# womit kann ich einen Centrino 1.5GHz vergleichen



## Mirage_X (24. September 2004)

Hallo,
ich möchte mir das HP Pavilion ZT3316EA zulegen. http://h10010.www1.hp.com/wwpc/de/d...05-315105-315105-315105-7221791-13324939.html
Mich würde interessieren ob die 1.5GHz für die meisten Anwendungen ausreichen, im Augenblick habe ich nen 1.2GHz Athlon.


----------



## Mirage_X (24. September 2004)

mir geht es unter anderem da drum das ich mein Pinnacle Media Box an dem Laptop betreiben kann und die hat als Systemvorraussetzung einen Pentium 4 1,8 GHz oder Athlon XP 1800+....  erreicht ein 1.5er Centrino dieses ?


----------



## soraxdesign (26. September 2004)

Also so wi ich aus einschlägigen Recherchen erfahren habe, ist der Centrino (Dothan) 1,5GHz ungefähr mit der Leistung eines P4 2,4 GHz zu vergleichen. Zumindest sollte damit die 2GHZ Marke geknackt werden (bzw. die Leistungsfähigkeit eines äquivalenten P4 mit diesen "GHZ Leistungen").
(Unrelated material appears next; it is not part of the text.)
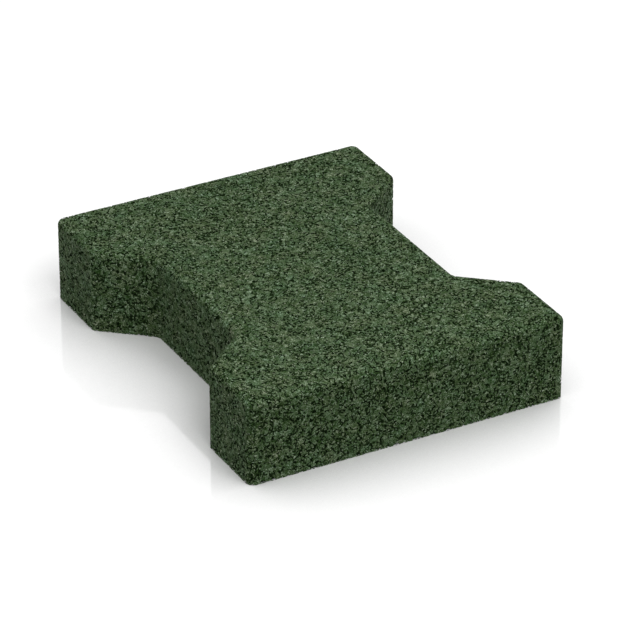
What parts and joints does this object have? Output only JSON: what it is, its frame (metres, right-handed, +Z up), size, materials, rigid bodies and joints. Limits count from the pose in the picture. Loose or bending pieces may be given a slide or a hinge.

Siehe auch hier  ganz unten.

Greetz


----------



## DerMarschal (30. September 2004)

Hallo,

in meinem Notebook hab ich jetzt einen 1,6 ghz Centrino und von der Performance leigt der sicher im 2 GHZ-bereich


----------



## alois (2. Oktober 2004)

Die Intel Pentium M-Serie ist als einzige bisher speziell für den mobilen Bereich entwickelt worden, demzufolge kannst du wohl mit sehr guter Performance bei geringem Leistungsverlust rechnen.
Diese Notebooks sind zwar im Vergleich ziemlich teuer, lohnen tut es sich aber trotzdem immer.


----------